We need enough cases for our predictor to learn something about how Actions affect Outcomes. If we have thousands of samples to begin with, that certainly gives us a better shot. A quick-and-dirty check for correlations between actions and outcomes could be used as a gating function, i.e., the correlation matrix should not look like noise. If it looks like noise, the project may be possible but hard.
Data requirement grows exponentially with number of outcome objectives.
Note though that it's fine starting with a minimum amount of data: more data can be collected over time and used to trained better predictors.
The Context / Actions / Outcomes data should be general enough to be useful for other decision makers and other situations. It's important to be able to be able to compare different decisions.
Same context and actions should result in similar outcomes. Contradicting samples should be minimal. In other words, not too many rows with same Context and Actions resulting in different Outcomes.
It should be possible to observe the outcome of an action in a reasonable amount of time (e.g., less than 3 months)
As a rule of thumb, the number of new samples should be at least on the order of the problem dimension, or (dim(A) + dim(C)) x (dim(O)).
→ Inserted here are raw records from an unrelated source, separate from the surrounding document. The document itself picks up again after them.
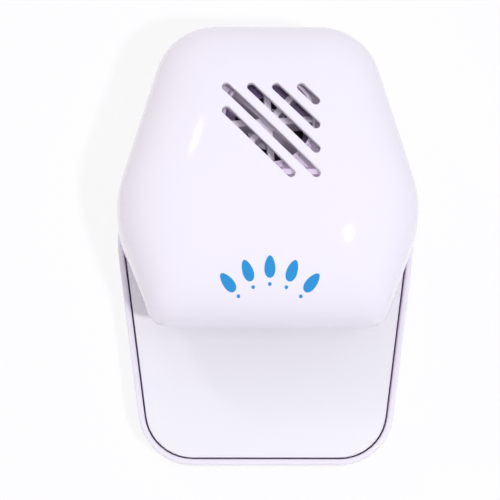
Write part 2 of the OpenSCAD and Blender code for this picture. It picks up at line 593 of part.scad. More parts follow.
wire_r = 0.6;
over_z = bay_top + 0.75;          // over the bay's lid
solder_z = bay_top + 0.9;
side_x = bay_x + bay_wall + 1.2;  // beside the bay
pass_x = 24;                      // between the hinge posts and the ribs
pass_y = hinge_y - 13.4;
switch_z = floor_z + 1.2;
module wire(points) { rod(through(points), wire_r, [0.05, 0.1, 1]); }
// plus of the rear cell to the switch
module wire_red() color([0.75, 0.06, 0.06]) wire([
  [-bay_x - 0.1 - wire_r, cell_yb, solder_z], [-bay_x - 1.9, cell_yb - 1.3, solder_z + 0.1],
  [-side_x, cell_yb - 3.2, bay_top - 0.8], [-side_x, cell_yb - 6, bay_top - 5], [-side_x, cell_ya + 2, 9],
  [-side_x, bay_y0, 7.5], [-side_x, hinge_y, 7], [-pass_x, pass_y, 6], [-14, switch_y + 1, 5.4],
  [-tab_x - 3, switch_y, switch_z + 0.1], [-tab_x - 0.2, switch_y, switch_z]]);
// minus of the front cell to the motor
module wire_black() color([0.03, 0.03, 0.03]) wire([
  [-bay_x + contact_t + 0.1 + wire_r, cell_ya, solder_z], [-bay_x + 4, cell_ya - 0.6, over_z],
  [-18, cell_ya + 0.6, over_z], [-10, fan_y - 8.2, over_z], [-5, fan_y - 7.4, over_z],
  [-1.4, fan_y - 7, over_z]]);
// switch to the motor
module wire_switch() color([0.75, 0.06, 0.06]) wire([
  [tab_x + 0.2, switch_y, switch_z], [tab_x + 3, switch_y, switch_z + 0.1], [14, switch_y + 1, 5.4],
  [pass_x, pass_y, 6], [side_x, hinge_y, 7], [side_x, bay_y0, 7.5], [side_x, cell_ya + 2, 9],
  [side_x, cell_ya + 7.6, bay_top - 5], [side_x, cell_ya + 9.6, bay_top - 1.5],
  [side_x - 0.2, cell_ya + 11, bay_top + 0.6], [bay_x - 0.2, cell_ya + 12.6, over_z + 0.4],
  [bay_x - 4, cell_ya + 13.4, over_z], [18, fan_y + 7, over_z], [10, fan_y + 7.6, over_z],
  [5, fan_y + 7.3, over_z], [1.4, fan_y + 7, over_z]]);

// ---------- screws ----------
// Cross-head screw, the head's underside at z = 0 and the shank up
module screw(r, l, head_r, head_h) difference() {
  union() { translate([0, 0, -head_h]) cylinder(r = head_r, h = head_h); cylinder(r = r, h = l); }
  for (a = [0, 90]) rotate([0, 0, a])
    block([-head_r * 0.6, -0.3, -head_h - 1], [head_r * 0.6, 0.3, -head_h * 0.45]);
}
module case_screws() color(steel) at(case_pos) translate([0, 0, base_z + 4]) screw(case_screw_r, 20, 2.4, 1.6);
module clamp_screws() color(steel) for (s = [-1, 1]) translate([s * clamp_x, fan_y, strap_z])
  screw(clamp_screw_r, 7, 1.7, 1);
module cover_screws() color(steel) at(lug_pos) translate([0, 0, cover_z - 5])
  screw(cover_screw_r, 8.2, 1.9, 1.2);

hood();
union() { base_tub(); color(white) door_ears(); }
press_plate();
battery_door();
rubber_feet();
air_panel();
outlet_grille();
fan_cover();
fan_housing();
impeller();
motor_can();
motor_magnets();
motor_armature();
motor_shaft();
motor_bushes();
motor_end_cap();
motor_terminals();
motor_clamp();
battery_a();
battery_b();
battery_springs();
battery_contacts();
switch_body();
switch_plunger();
switch_terminals();
plate_springs();
wire_red();
wire_black();
wire_switch();
case_screws();
clamp_screws();
cover_screws();
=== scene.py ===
import json
import math

import bmesh
import bpy
import numpy as np
from mathutils import Matrix, Vector, geometry


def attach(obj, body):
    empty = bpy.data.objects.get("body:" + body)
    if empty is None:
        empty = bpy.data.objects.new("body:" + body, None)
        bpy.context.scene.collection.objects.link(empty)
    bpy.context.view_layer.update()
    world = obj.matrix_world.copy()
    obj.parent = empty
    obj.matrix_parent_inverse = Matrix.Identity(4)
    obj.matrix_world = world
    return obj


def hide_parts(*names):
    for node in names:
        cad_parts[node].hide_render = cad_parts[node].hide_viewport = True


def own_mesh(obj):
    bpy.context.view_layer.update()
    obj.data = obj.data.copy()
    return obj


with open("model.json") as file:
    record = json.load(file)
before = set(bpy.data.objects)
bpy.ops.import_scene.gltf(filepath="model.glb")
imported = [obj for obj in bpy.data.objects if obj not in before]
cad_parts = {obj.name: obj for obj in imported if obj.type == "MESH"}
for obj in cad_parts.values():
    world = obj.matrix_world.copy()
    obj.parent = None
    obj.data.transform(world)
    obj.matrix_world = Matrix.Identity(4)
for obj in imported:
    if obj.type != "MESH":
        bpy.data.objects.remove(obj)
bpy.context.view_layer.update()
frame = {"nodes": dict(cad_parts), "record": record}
nodes = frame["nodes"]
MM = 0.001

# ---- sizes of the dryer in millimetres, as the solids have them ----
# the case's length and width, the hood's top, the base's rim, and the wall
CASE_L, CASE_W, HOOD_Z, RIM_Z, WALL = 126.0, 90.0, 60.0, 16.0, 2.2
Y_FRONT, Y_BACK = -CASE_L / 2, CASE_L / 2
# the mouth: place and height of the lip, and the length over which the hood's edge climbs to it
LIP_Y = Y_FRONT + 36.5
MOUTH_Z, MOUTH_L = 39.0, 32.0
# the point that the hood draws in to, and the fan's shaft
HOOD_CY = Y_BACK - 45.9
FAN_Y = Y_BACK - 31.6
# the slots: width, pitch, and side and middle of the square that they fill
SLOT_W, SLOT_PITCH, VENT_SIDE, VENT_C = 2.3, 4.95, 25.0, (0.35, FAN_Y - 4.8)
# half widths at the lip, the back, the base's front and the widest place, and where that is
LIP_X, BACK_X, FRONT_X, SIDE_X, WIDE_Y = 32.6, 28.8, 35.4, CASE_W / 2 + 0.3, Y_BACK - 55.7
# corners of the two plan outlines, and the radii that round them
HOOD_V = np.array([[LIP_X, LIP_Y], [SIDE_X, WIDE_Y], [BACK_X, Y_BACK],
                   [-BACK_X, Y_BACK], [-SIDE_X, WIDE_Y], [-LIP_X, LIP_Y]])
HOOD_R = [7, 30, 18, 18, 30, 7]
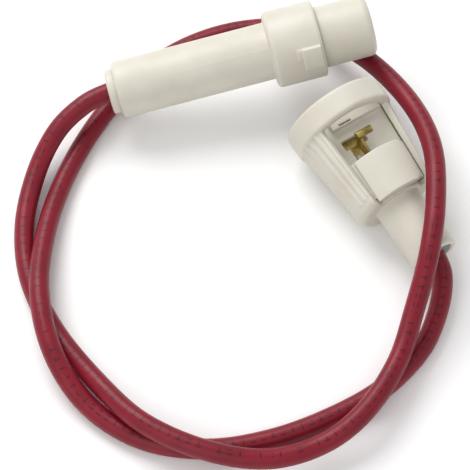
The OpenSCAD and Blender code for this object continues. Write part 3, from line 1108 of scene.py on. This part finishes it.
@dataclass
class Plug:
    """The bell-shaped plug: ribbed shell, carrier block and brass contact. Sizes in mm and degrees."""

    body_radius: float = 12.6
    rim_len: float = 6.5
    draft: float = 4.85
    shell_grain: float = 0.21
    shell_keep: float = 0.42
    block_grain: float = 0.17
    block_keep: float = 0.6
    rib_half_width: float = 0.8
    rib_step: float = 10.4
    rib_flatness: float = 0.66
    border_angle: float = 47.4
    border_length: float = 21.0
    first_long_rib: float = 54.6
    long_length: float = 21.5
    short_length: float = 14.0
    soft_passes: int = 3
    contact_edge: float = 0.07
    contact_crease: float = 40.0
    long_ribs: int = 2
    short_ribs: int = 21

    def rib_sets(self) -> list[dict[str, object]]:
        """The sizes of the border rib, the long ribs and the short ribs."""
        start = self.rim_len - 1.0
        shared = {
            "Step Angle": math.radians(self.rib_step),
            "Start": start * MM,
            "Flatness": self.rib_flatness,
        }
        border = shared | {
            "Count": 1,
            "First Angle": math.radians(self.border_angle),
            "Radius": (self.body_radius - 0.08) * MM,
            "Length": self.border_length * MM,
            "Draft": -math.radians(self.draft),
            "Half Width": 0.5 * MM,
            "End Half Width": 0.4 * MM,
        }
        long = shared | {
            "Count": self.long_ribs,
            "First Angle": math.radians(self.first_long_rib),
            "Radius": (self.body_radius - 0.05) * MM,
            "Length": self.long_length * MM,
            "Draft": -math.radians(self.draft + 0.35),
            "Half Width": self.rib_half_width * MM,
            "End Half Width": 0.7 * MM,
        }
        short = shared | {
            "Count": self.short_ribs,
            "First Angle": math.radians(self.first_long_rib + self.long_ribs * self.rib_step),
            "Radius": (self.body_radius - 0.02) * MM,
            "Length": self.short_length * MM,
            "Draft": -math.radians(self.draft + 1.1),
            "Half Width": self.rib_half_width * MM,
            "End Half Width": 0.25 * MM,
        }
        LOG.info("ribs: %d long, %d short", self.long_ribs + 1, self.short_ribs)
        return [border, long, short]

    def shell(self, node: bpy.types.Object, paint: Paint) -> bpy.types.Object:
        """Builds the shell with its ribs as one soft-edged moulding."""
        tree = RibTree()
        shape = bmesh.new()
        core = Workshop.copied("shell_core", node)
        shape.from_mesh(core.data)
        for sizes in self.rib_sets():
            ribs = tree.ribs("rib_set", sizes | {"Material": paint.material(Finish.NYLON)}, PLUG)
            shape.from_mesh(ribs.data)
            bpy.data.objects.remove(ribs)
        bpy.data.objects.remove(core)
        mesh = bpy.data.meshes.new("bell_shell")
        shape.to_mesh(mesh)
        shape.free()
        moulding = Workshop.link("bell_shell", mesh)
        return Workshop.softened(moulding, self.shell_grain, self.soft_passes, self.shell_keep)

    def block(self, node: bpy.types.Object) -> bpy.types.Object:
        """Builds the carrier with its panel, deck and ledge."""
        moulding = Workshop.copied("carrier_block", node)
        return Workshop.softened(moulding, self.block_grain, self.soft_passes, self.block_keep)

    def contact(self, node: bpy.types.Object) -> bpy.types.Object:
        """Builds the brass strip, with its edges broken."""
        piece = Workshop.copied("curled_contact", node)
        edge = piece.modifiers.new("edge", "BEVEL")
        edge.width = self.contact_edge * MM
        edge.segments = 2
        edge.limit_method = "ANGLE"
        edge.angle_limit = math.radians(self.contact_crease)
        return Workshop.baked(piece)

    def build(self, nodes: dict[str, bpy.types.Object], paint: Paint) -> None:
        """Builds and dresses the plug's own pieces."""
        body = "lead_and_shells"
        paint.clad(self.shell(nodes["plug_shell"], paint), Finish.NYLON, body, "plug_shell", "nylon")
        paint.clad(self.block(nodes["contact_carrier"]), Finish.NYLON, body, "contact_carrier", "nylon")
        paint.clad(self.contact(nodes["plug_contact"]), Finish.BRASS, body, "plug_contact", "brass")


@dataclass
class Studio:
    """The floor, the soft lights and the camera."""

    target: tuple[float, float, float] = (-0.0106, -0.0215, 0.0)
    elevation: float = 61.0
    distance: float = 0.52
    frame_width: float = 0.1175
    sensor: float = 36.0
    reach: float = 3.0
    daylight: float = 0.66

    def camera(self) -> None:
        """Sets the camera above and in front of the object."""
        lift = math.radians(self.elevation)
        aim = Vector(self.target)
        eye = aim + self.distance * Vector((0.0, -math.cos(lift), math.sin(lift)))
        lens = bpy.data.cameras.new("camera")
        lens.sensor_width = self.sensor
        lens.lens = self.sensor * self.distance / self.frame_width
        lens.clip_start = 0.01
        made = bpy.data.objects.new("camera", lens)
        made.location = eye
        made.rotation_euler = (math.pi / 2 - lift, 0.0, 0.0)
        bpy.context.scene.collection.objects.link(made)
        bpy.context.scene.camera = made

    def light(self, name: str, at: tuple[float, float, float], size: float, power: float) -> None:
        """Adds one soft area light aimed at the object."""
        lamp = bpy.data.lights.new(name, "AREA")
        lamp.shape = "DISK"
        lamp.size = size
        lamp.energy = power
        made = bpy.data.objects.new(name, lamp)
        made.location = Vector(at)
        made.rotation_euler = (Vector(self.target) - Vector(at)).to_track_quat("-Z", "Y").to_euler()
        bpy.context.scene.collection.objects.link(made)

    def floor(self) -> None:
        """Lays a plain pale floor."""
        mesh = bpy.data.meshes.new("floor")
        reach = self.reach
        mesh.from_pydata(
            [(-reach, -reach, 0), (reach, -reach, 0), (reach, reach, 0), (-reach, reach, 0)],
            [],
            [(0, 1, 2, 3)],
        )
        floor = bpy.data.objects.new("floor", mesh)
        bpy.context.scene.collection.objects.link(floor)
        graph = Graph("pale_floor")
        graph.feed(Base_Color=(0.93, 0.93, 0.93, 1.0), Roughness=0.9, Specular_IOR_Level=0.1)
        mesh.materials.append(graph.material)

    def build(self) -> None:
        """Builds the lights, the world and the floor."""
        scene = bpy.context.scene
        scene.view_settings.view_transform = "Standard"
        world = bpy.data.worlds.new("world")
        world.use_nodes = True
        sky = world.node_tree.nodes["Background"]
        sky.inputs[0].default_value = (1.0, 1.0, 1.0, 1.0)
        sky.inputs[1].default_value = self.daylight
        scene.world = world
        self.light("key", (-0.28, 0.42, 0.6), 0.55, 4.6)
        self.light("fill", (-0.2, -0.5, 0.45), 0.7, 1.3)
        self.floor()


def main() -> None:
    """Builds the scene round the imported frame."""
    logging.basicConfig(level=logging.INFO, format="%(name)s: %(message)s")
    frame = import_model()
    studio = Studio()
    studio.camera()
    paint = Paint()
    lead = Lead()
    lead.declare(lead.build(), paint)
    slots = {row["node"]: row["material_slot"] for row in frame["record"]["subparts"]}
    finishes = {
        "nylon": Finish.NYLON,
        "brass": Finish.BRASS,
        "steel": Finish.STEEL,
        "conductor": Finish.CONDUCTOR,
        "ceramic": Finish.CERAMIC,
        "seal_rubber": Finish.RUBBER,
        "lead_silicone": Finish.SILICONE,
    }
    for name, node in frame["nodes"].items():
        paint.dress(node, finishes[slots[name]])
    Holder().build(paint)
    Plug().build(frame["nodes"], paint)
    studio.build()


if __name__ == "__main__":
    main()
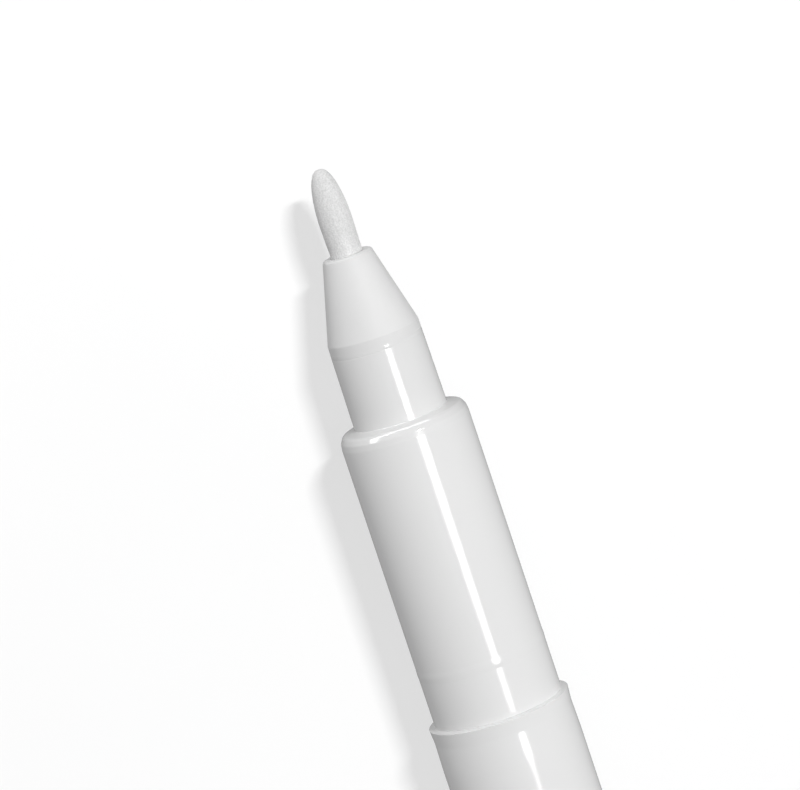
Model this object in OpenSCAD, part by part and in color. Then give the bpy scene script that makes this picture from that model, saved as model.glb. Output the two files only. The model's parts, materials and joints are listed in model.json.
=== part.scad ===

More important than the number of new samples is which data is sampled: one sample in a previously-unknown region of interest may be more useful than thousands in a region we already know well or don't care about. So, if we control which data is sampled, we don't need as much of it.
Data should come from reliable, trusted, scientific, ethical sources. (e.g. not blackboxes or Facebook surveys).
It's most probable that context, actions and outcomes data is not readily available as a single dataset.
Most frequently actions are not collected. If they are, it's possible only "good" actions are recorded. But "bad" actions are also important to collect in order to learn from them.
Another common issue is that outcomes are not directly attributable to actions.
It's also important to consider temporal aspects of the data. For example, if the outcomes are not observed immediately after the actions are taken, it's important to have a way to link the actions to the outcomes.